WRITTEN REQUEST: Print the records below from the first line through the line containing "swells: np.ndarray = field(init=False)", both included, word for word.

[Records with modeling code]
☆ ☆ ☆

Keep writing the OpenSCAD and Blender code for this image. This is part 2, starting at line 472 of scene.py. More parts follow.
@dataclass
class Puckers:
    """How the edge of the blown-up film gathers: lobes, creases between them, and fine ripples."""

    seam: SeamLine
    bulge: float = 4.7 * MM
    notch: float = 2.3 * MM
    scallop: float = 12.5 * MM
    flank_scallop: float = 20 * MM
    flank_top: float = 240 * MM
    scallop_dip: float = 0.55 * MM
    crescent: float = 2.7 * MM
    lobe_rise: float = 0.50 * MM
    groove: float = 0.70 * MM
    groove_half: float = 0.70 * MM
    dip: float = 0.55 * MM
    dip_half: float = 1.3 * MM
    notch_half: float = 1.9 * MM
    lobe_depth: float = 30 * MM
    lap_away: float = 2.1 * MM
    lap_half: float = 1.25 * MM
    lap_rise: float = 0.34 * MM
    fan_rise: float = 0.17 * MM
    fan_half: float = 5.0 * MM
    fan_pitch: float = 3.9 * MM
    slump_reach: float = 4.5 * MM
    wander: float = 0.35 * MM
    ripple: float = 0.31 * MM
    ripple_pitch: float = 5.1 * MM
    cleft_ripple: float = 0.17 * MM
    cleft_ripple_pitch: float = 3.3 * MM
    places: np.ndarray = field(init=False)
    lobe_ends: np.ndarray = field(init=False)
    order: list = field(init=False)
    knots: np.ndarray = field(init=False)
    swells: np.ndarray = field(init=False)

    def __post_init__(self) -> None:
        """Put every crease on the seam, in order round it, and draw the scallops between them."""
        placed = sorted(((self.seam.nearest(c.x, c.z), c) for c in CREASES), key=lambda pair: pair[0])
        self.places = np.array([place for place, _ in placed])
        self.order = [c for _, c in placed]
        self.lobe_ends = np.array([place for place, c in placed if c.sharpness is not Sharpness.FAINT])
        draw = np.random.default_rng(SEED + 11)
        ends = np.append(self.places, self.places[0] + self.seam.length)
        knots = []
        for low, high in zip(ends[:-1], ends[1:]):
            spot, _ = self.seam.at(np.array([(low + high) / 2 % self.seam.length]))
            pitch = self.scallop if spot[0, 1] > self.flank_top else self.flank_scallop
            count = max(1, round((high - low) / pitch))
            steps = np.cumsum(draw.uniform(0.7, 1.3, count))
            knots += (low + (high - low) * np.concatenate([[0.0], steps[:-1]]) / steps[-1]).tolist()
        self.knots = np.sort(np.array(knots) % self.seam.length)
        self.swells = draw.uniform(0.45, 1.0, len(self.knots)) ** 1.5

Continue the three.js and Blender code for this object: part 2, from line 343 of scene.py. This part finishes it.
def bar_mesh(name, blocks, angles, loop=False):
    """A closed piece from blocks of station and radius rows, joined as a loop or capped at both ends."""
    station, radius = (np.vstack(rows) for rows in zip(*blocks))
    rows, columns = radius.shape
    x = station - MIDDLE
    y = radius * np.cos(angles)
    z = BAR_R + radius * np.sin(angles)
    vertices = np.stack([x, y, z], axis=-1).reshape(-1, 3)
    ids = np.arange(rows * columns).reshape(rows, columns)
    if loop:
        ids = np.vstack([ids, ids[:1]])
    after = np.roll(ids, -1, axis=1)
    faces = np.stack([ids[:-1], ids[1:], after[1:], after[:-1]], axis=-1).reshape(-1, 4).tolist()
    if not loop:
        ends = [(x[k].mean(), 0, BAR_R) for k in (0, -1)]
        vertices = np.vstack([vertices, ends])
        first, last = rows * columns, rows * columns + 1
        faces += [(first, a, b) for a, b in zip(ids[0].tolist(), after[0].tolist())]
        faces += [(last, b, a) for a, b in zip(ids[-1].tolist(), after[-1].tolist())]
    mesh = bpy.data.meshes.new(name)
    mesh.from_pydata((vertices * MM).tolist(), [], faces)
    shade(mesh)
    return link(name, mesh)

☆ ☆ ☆

PROBLEM SOLUTION:
Keep writing the OpenSCAD and Blender code for this image. This is part 2, starting at line 472 of scene.py. More parts follow.
@dataclass
class Puckers:
    """How the edge of the blown-up film gathers: lobes, creases between them, and fine ripples."""

    seam: SeamLine
    bulge: float = 4.7 * MM
    notch: float = 2.3 * MM
    scallop: float = 12.5 * MM
    flank_scallop: float = 20 * MM
    flank_top: float = 240 * MM
    scallop_dip: float = 0.55 * MM
    crescent: float = 2.7 * MM
    lobe_rise: float = 0.50 * MM
    groove: float = 0.70 * MM
    groove_half: float = 0.70 * MM
    dip: float = 0.55 * MM
    dip_half: float = 1.3 * MM
    notch_half: float = 1.9 * MM
    lobe_depth: float = 30 * MM
    lap_away: float = 2.1 * MM
    lap_half: float = 1.25 * MM
    lap_rise: float = 0.34 * MM
    fan_rise: float = 0.17 * MM
    fan_half: float = 5.0 * MM
    fan_pitch: float = 3.9 * MM
    slump_reach: float = 4.5 * MM
    wander: float = 0.35 * MM
    ripple: float = 0.31 * MM
    ripple_pitch: float = 5.1 * MM
    cleft_ripple: float = 0.17 * MM
    cleft_ripple_pitch: float = 3.3 * MM
    places: np.ndarray = field(init=False)
    lobe_ends: np.ndarray = field(init=False)
    order: list = field(init=False)
    knots: np.ndarray = field(init=False)
    swells: np.ndarray = field(init=False)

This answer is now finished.